In the next General Election, Campbell was instrumental in getting Blair into power. Once he’d done so, he had to make a decision about his history of depression.

“I just decided from the very first day when I got a phone call from a journalist saying I’m doing a piece about you and I’m doing a profile and I want to cover your breakdown and relationship with alcohol and blah de blah. I took the decision to be open and I’ve never ever regretted it. It’s one of the best things I ever did. I’ve never tried to say, ‘Listen that was then and this is now, it’s got nothing to do with who I am now’. I’ve actually said, ‘Yes that happened and I’ll tell you what – it’s been the making of me’.”

This is one of the things Campbell wants to be remembered for – his support for people with mental health issues. The fact that suicide is the number one killer of young men is a serious health issue in the country, and needs to be addressed. His campaigning is aimed at doing exactly that, and one of his main roles nowadays is raising awareness and charity work.

Campbell has also been in a position to meet countless successful people, and another side of his life has been to study them. He wants to inspire people to succeed, and counter some of the British press’s need to chop down people who’ve made it in life. That’s the reason behind his latest book: Winners and How They Succeed.
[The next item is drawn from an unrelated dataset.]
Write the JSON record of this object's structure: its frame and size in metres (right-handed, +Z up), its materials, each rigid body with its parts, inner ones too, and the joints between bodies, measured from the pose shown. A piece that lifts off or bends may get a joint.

The book looks at winners in sport, business and politics and it tries to work out lessons that we can all take from that. “One of the motivations for writing it was my sense that I don’t think in Britain that we’ve quite got a wining mindset at the moment. I think a lot of it’s the way the media cover stuff, I think there’s just relentless negativity and I think it has an impact upon the public. I think we sometimes prefer failure to success in others.”
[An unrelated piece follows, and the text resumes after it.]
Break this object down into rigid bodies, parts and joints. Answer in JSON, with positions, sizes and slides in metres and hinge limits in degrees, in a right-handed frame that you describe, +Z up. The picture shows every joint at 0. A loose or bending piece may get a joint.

And success? How does that happen? Of course, there are countless parts to the mindset of success in the book, but one thing Campbell says sticks out:

 

“One of my favourite quotes in the book is from a guy called Colin Mcdonnell who’s an athletic coach in Kenya, he’s an Irishman who coaches Kenyan athletes, and he says, ‘The winner is the loser who evaluates defeat properly’. So we can learn as much from losing as we do from winning.”

 

It’s this turning a negative around – be it a class disadvantage, a mental illness, alcoholism – and learning from it, that is one of Campbell’s great skills.

 

Watch here Alastair Campbell interview at The Best You

 

 

Words of wisdom: Alastair Campbell

 

  • “If anybody ever says to me, ‘You’ll look back on your schooldays as the best days of your life’, I think that is the worst possible message you can give to anybody because actually it should be preparation for better things ahead.”

 

  • “Don’t underestimate the people above you but don’t overestimate them either and don’t think there’s anything wrong in aspiring to want to do what they’re doing but try and do it better.”

 

  • “If there’s one thing that makes me left of centre rather than right of centre it’s a real belief in equality of opportunity and a real understanding that it doesn’t exist.”

 

  • “The three most important letters in the English language are O for objective, S for strategy, T for tactics. Strategy is what I call the big how. You set your objective this is what you’re trying to achieve, win the election, win the Premier League, whatever it might be. What’s your strategy? The strategy is what I call the big how. For us in New Labour, the strategy was modernisation… The objective is your goal, the strategy is the big how and the tactics are the tools and the techniques you can use.”